Of course, the promotion is really about drumming up extra publicity for Three's signature Go Binge service, which gives their mobile customers the ability to stream Netflix without eating into their monthly data allowance.

Yet to be fair to Three, they aren't the only mobile operator to have publicised their core service this year on the basis of something that can't be taken up by most customers.

Binge TV and royal butlers

How the offer works is simple enough: Three customers in London can email [email protected], specifying the particular day between Friday December 8th and Sunday December 10th on which they'd like to take charge of one of the lovable mutts.

Lucky winners will be picked out of the proverbial hat, and will then have their new TV companion chaperoned to their homes at the beginning of their chosen day by a "Royal Butler".

From that point on, how exactly they spend their day is up to them: they could take up Three's suggestion and watch all 10 new episodes of The Crown in a single sitting, although at 10 hours in total this might not be especially healthy for their new canine friend.

As Three's chief marketing officer, Shadi Halliwell, explained, "'Borrow My Corgi' is a fully-immersive experience, complete with the perfect canine companion, to binge-watch the next phase in this historical saga in majestic style."

Walking the Corgi


Yet for those who don't want to transform their Corgis into a couch potato, they can alternatively take the dogs for walks, or according to Three even take them along for the daily commute (presumably the chaperone will remain on hand for the duration of the day).

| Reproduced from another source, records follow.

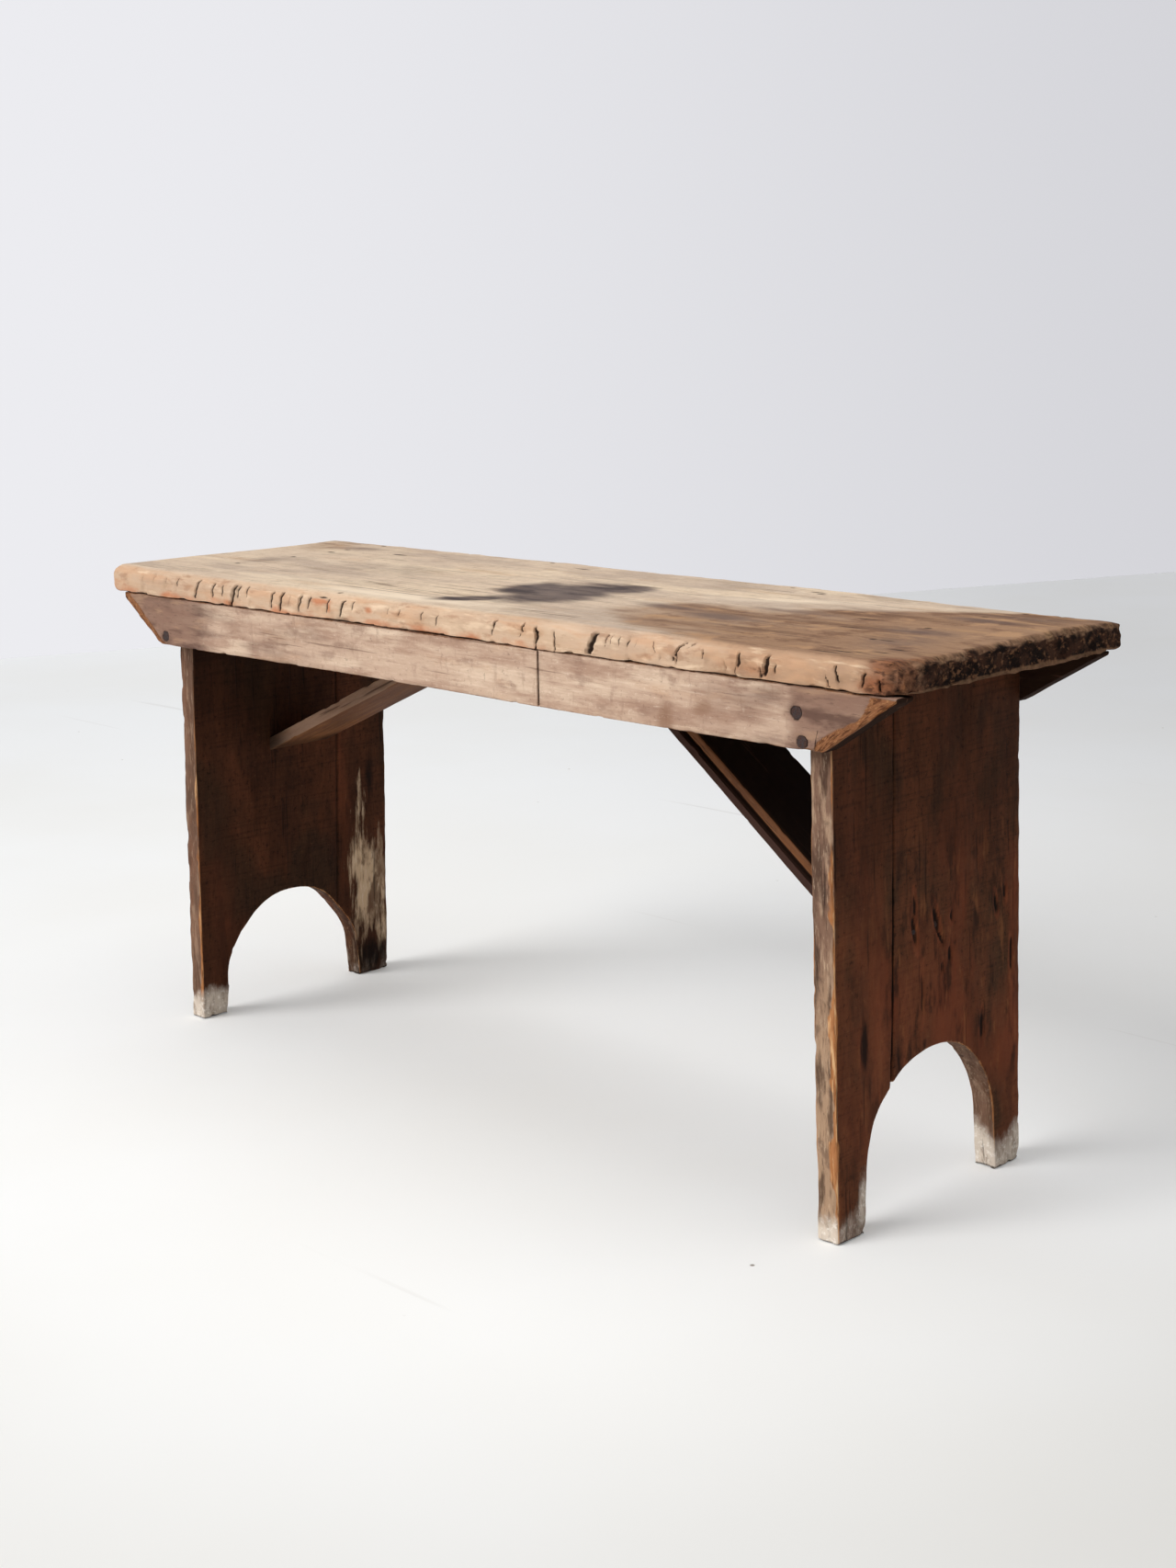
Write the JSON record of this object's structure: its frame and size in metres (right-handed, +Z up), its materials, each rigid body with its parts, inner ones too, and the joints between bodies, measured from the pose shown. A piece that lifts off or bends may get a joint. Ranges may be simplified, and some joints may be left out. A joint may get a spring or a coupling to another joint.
{
  "type": "bench",
  "caption": "Low farmhouse bench nailed up from boards: seat plank on two arched board legs, clipped aprons and slanting braces, in worn bare wood.",
  "frame": {"origin": "on the floor under the middle of the seat's outline", "axes": "+X along the seat, towards the end with the steeper brace; +Y towards the back apron; +Z up"},
  "size_m": [0.966, 0.29, 0.457],
  "materials": {
    "seat_wood": "worn bare pine, bleached and stained",
    "apron_wood": "worn grey-brown pine, rubbed smooth",
    "leg_wood": "dark red-brown weathered pine",
    "brace_wood": "old flooring offcut, bare",
    "nail_iron": "dark rusted iron"
  },
  "bodies": {
    "root": {"seat_plank": "seat_wood", "front_apron": "apron_wood", "back_apron": "apron_wood", "left_leg": "leg_wood", "right_leg": "leg_wood", "left_brace": "brace_wood", "right_brace": "brace_wood", "front_apron_nails": "nail_iron", "back_apron_nails": "nail_iron", "left_leg_nails": "nail_iron", "right_leg_nails": "nail_iron", "front_seat_nails": "nail_iron", "back_seat_nails": "nail_iron", "left_brace_nails": "nail_iron", "right_brace_nails": "nail_iron"}
  },
  "joints": []
}
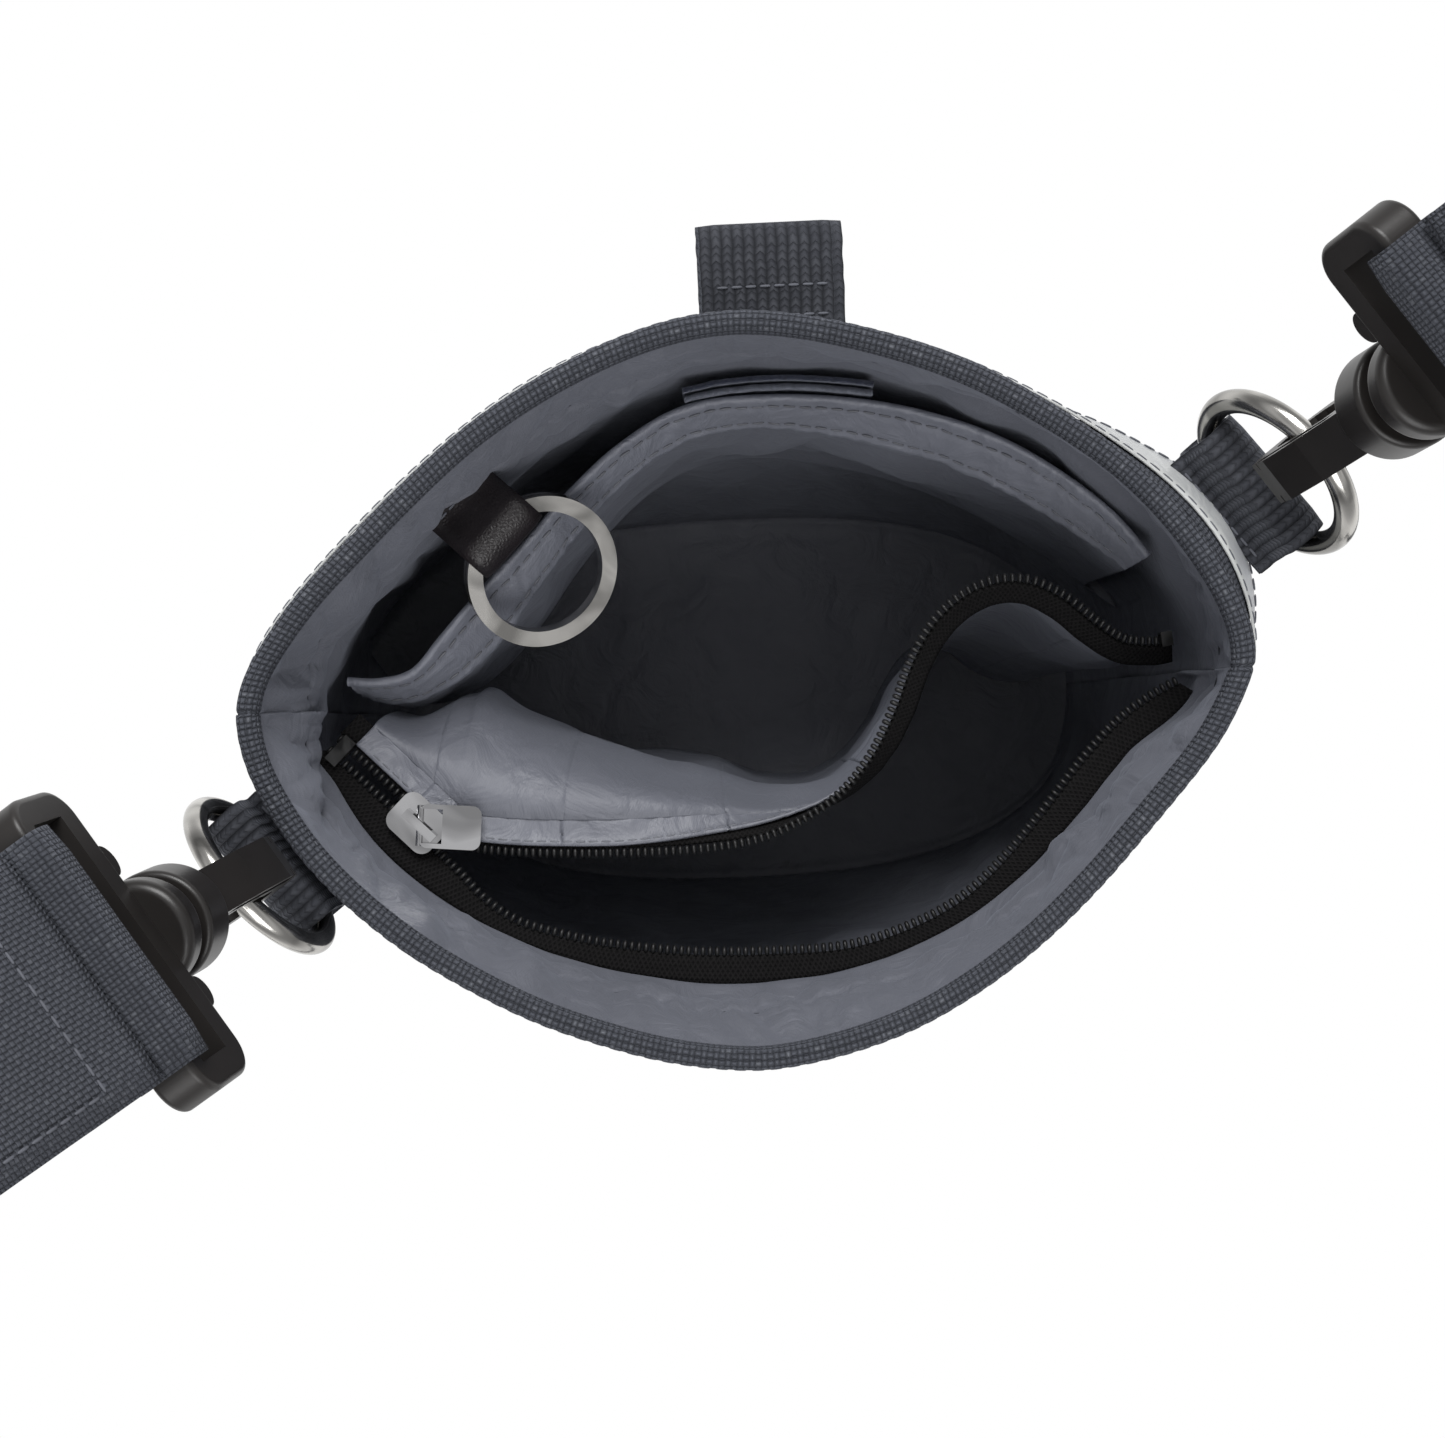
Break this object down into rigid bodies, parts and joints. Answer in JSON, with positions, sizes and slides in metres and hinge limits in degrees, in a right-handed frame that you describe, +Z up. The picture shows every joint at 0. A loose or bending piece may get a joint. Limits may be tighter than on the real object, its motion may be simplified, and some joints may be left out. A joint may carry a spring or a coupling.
{
  "type": "treat pouch",
  "caption": "Open-topped fabric treat pouch with zip and slip pockets inside, side rings, and a shoulder strap on swivel snap clips.",
  "frame": {"origin": "middle of the base's underside, on the floor", "axes": "+Z up out of the mouth, +Y towards the back tab and slip pocket, +X along the mouth to the right with the zip pocket at the front"},
  "size_m": [0.4521, 0.3466, 0.2783],
  "materials": {
    "heather_cloth": "matt heather weave",
    "lining_nylon": "slightly shiny coated nylon",
    "webbing": "matt ribbed webbing",
    "reflective_tape": "pale grey reflective cloth",
    "zip_tape": "matt black tape",
    "zip_coil": "black nylon coil",
    "slider_metal": "bright",
    "nickel_wire": "polished nickel",
    "clip_plastic": "satin moulded",
    "holder_leather": "semi-gloss",
    "touch_tape": "hook and loop pile",
    "spring_steel": "plain",
    "board": "plain sheet"
  },
  "bodies": {
    "pouch": {"outer_front": "heather_cloth", "outer_back": "heather_cloth", "base_panel": "heather_cloth", "base_board": "board", "seam_tape_left": "zip_tape", "seam_tape_right": "zip_tape", "rim_binding_front": "heather_cloth", "rim_binding_back": "heather_cloth", "rim_spring_front": "spring_steel", "rim_spring_back": "spring_steel", "facing_front": "lining_nylon", "facing_back": "lining_nylon", "lining_front": "lining_nylon", "lining_back": "lining_nylon", "lining_floor": "lining_nylon", "reflective_strip": "reflective_tape", "zip_tape_rear": "zip_tape", "zip_tape_front": "zip_tape", "zip_coil_rear": "zip_coil", "zip_coil_front": "zip_coil", "zip_pocket_panel": "lining_nylon", "zip_panel_hem": "lining_nylon", "zip_end_stop": "slider_metal", "zip_top_stop_rear": "slider_metal", "slip_pocket_panel": "lining_nylon", "slip_pocket_hem": "lining_nylon", "slip_pocket_floor": "lining_nylon", "hook_tape": "touch_tape", "loop_tape": "touch_tape", "ring_tab_left": "webbing", "ring_tab_right": "webbing", "back_tab": "webbing", "clip_base_left": "clip_plastic", "clip_base_right": "clip_plastic", "key_loop": "holder_leather", "strap_webbing": "webbing", "strap_flap_left": "webbing", "strap_return": "webbing", "strap_fold_left": "webbing", "strap_fold_right": "webbing", "strap_slider": "clip_plastic", "strap_return_fold": "webbing"},
    "ring_left": {"ring_left": "nickel_wire"},
    "ring_right": {"ring_right": "nickel_wire"},
    "hook_left": {"clip_hook_left": "clip_plastic"},
    "hook_right": {"clip_hook_right": "clip_plastic"},
    "gate_left": {"clip_gate_left": "clip_plastic"},
    "gate_right": {"clip_gate_right": "clip_plastic"},
    "zip_slider": {"zip_slider": "slider_metal"},
    "zip_pull": {"zip_pull": "slider_metal"},
    "key_ring": {"key_ring": "nickel_wire"}
  },
  "joints": [
    {"name": "ring_left_swing", "type": "hinge", "parent": "pouch", "child": "ring_left", "pos_m": [-0.0807, -0.0257, 0.145], "axis": [0.6293, -0.7771, 0], "range_deg": [-2, 2]},
    {"name": "ring_right_swing", "type": "hinge", "parent": "pouch", "child": "ring_right", "pos_m": [0.0867, 0.0299, 0.145], "axis": [-0.6157, 0.788, 0], "range_deg": [-2, 2]},
    {"name": "clip_left_swivel", "type": "hinge", "parent": "pouch", "child": "hook_left", "pos_m": [-0.08817, -0.03105, 0.19973], "axis": [-0.1456, -0.0946, 0.9848], "range_deg": [-12, 20]},
    {"name": "clip_right_swivel", "type": "hinge", "parent": "pouch", "child": "hook_right", "pos_m": [0.09807, 0.03841, 0.19862], "axis": [0.1831, 0.1306, 0.9744], "range_deg": [-16, 16]},
    {"name": "gate_left_open", "type": "hinge", "parent": "hook_left", "child": "gate_left", "pos_m": [-0.09248, -0.03385, 0.18918], "axis": [0.5446, -0.8387, 0], "range_deg": [0, 20], "stiffness_Nm_per_rad": 0.05, "springref_deg": -11.46},
    {"name": "gate_right_open", "type": "hinge", "parent": "hook_right", "child": "gate_right", "pos_m": [0.1018, 0.04107, 0.18781], "axis": [-0.5807, 0.8141, 0], "range_deg": [0, 20], "stiffness_Nm_per_rad": 0.05, "springref_deg": -11.46},
    {"name": "zip_slide", "type": "slide", "parent": "pouch", "child": "zip_slider", "axis": [0.6991, -0.715, 0], "range_m": [-0.0083, 0]},
    {"name": "zip_pull_lift", "type": "hinge", "parent": "zip_slider", "child": "zip_pull", "pos_m": [-0.0589, -0.02084, 0.12815], "axis": [-0.0983, -0.9952, 0], "range_deg": [0, 105]},
    {"name": "key_ring_swing", "type": "hinge", "parent": "pouch", "child": "key_ring", "pos_m": [-0.0424, 0.0302, 0.132], "axis": [0.6947, 0.7193, 0], "range_deg": [-20, 5]}
  ]
}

And for 20 participants not quite lucky enough to win a Corgi for the day, BorrowMyDoggy will be giving away premium memberships to their service, which connects dog owners with people willing to look after them.

All in all, it's quite an odd promotion to have for a mobile operator, even if it does just about tie in with the Go Binge service offered by Three.

Cheap yet effective promotions

As odd as it is, it's not the only recent mobile offer to have a very restricted relevance and availability.

In June, for example, EE made a big fuss about providing Glastonbury festival with "the most powerful temporary 4G network seen at any UK event", despite it obviously applying to only 150,000 festival goers.

And in September, O2 offered to fix customers' broken touchscreens for "free", although only if they had one of the latest and most expensive handsets.

In all such cases, the offers show a similar logic: make an eye-catching gesture that will receive maximum publicity and interest for an operator's services, but one that won't actually result in that much expense.

Go Binge

Still, while only a small handful of people will benefit from Three's latest offer, it once again has a tenuous connection with their Go Binge service.

This was launched partly on the basis of research from Three which found that 67% of Brits have "devoured" a whole series of a TV show in a single session, while apparently 21% say that binge-watching is now the "only" way they watch television.

Accordingly, it "zero-rates" such apps as Netflix, Deezer, TVPlayer, and Soundcloud, meaning that customers can use them on their phones without using up any of their monthly data allowance.

Net neutrality

However, while this might be good for those with smaller data allowances, it's arguably not so good for net neutrality, which is protected by EU regulations passed last September.

This is because zero-rated apps gain an unfair advantage over non-zero-rated apps, in that customers with smaller allowances in particular are given added incentive to use them.

It's still too early to tell whether Three's Go Binge has made a significant dent in net neutrality and openness, but with such other providers as Vodafone and Virgin Mobile offering zero-rated services it might not be long before a change in online behaviour is noticed.